* begin INFORMATION SHOWN *
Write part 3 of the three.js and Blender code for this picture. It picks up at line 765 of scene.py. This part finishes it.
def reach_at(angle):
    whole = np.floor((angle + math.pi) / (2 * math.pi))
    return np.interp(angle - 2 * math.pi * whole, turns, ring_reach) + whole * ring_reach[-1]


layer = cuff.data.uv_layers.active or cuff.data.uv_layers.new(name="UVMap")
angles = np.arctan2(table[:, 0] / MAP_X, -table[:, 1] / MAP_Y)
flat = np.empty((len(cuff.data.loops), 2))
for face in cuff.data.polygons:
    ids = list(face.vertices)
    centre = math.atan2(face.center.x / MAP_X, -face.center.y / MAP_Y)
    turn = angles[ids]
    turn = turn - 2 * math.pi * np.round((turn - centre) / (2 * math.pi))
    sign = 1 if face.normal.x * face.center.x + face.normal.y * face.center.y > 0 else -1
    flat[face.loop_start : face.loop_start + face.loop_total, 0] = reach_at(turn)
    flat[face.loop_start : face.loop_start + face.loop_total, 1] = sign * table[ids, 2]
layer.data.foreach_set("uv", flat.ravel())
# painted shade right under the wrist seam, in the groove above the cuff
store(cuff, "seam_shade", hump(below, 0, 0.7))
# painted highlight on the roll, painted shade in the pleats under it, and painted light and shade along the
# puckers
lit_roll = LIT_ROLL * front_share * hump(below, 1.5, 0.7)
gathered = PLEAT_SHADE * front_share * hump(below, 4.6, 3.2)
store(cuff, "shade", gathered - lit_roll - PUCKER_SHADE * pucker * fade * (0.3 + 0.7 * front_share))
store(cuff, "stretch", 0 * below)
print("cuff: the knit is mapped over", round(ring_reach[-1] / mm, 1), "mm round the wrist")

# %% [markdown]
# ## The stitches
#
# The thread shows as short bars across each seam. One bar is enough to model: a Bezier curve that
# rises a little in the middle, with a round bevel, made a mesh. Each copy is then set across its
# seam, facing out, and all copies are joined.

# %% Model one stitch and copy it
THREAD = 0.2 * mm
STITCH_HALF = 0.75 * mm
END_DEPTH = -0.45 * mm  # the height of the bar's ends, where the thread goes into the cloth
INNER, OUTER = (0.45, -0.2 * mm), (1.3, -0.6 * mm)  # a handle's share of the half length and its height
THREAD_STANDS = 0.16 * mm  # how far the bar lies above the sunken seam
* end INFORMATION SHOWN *
**WHAT THE TASK REQUIRES**
Begin with the first line of the listing and copy exactly through the line that contains "return np.interp(angle - 2", please, keeping both ends and leaving out everything after.

**FINAL RESULT**
Write part 3 of the three.js and Blender code for this picture. It picks up at line 765 of scene.py. This part finishes it.
def reach_at(angle):
    whole = np.floor((angle + math.pi) / (2 * math.pi))
    return np.interp(angle - 2 * math.pi * whole, turns, ring_reach) + whole * ring_reach[-1]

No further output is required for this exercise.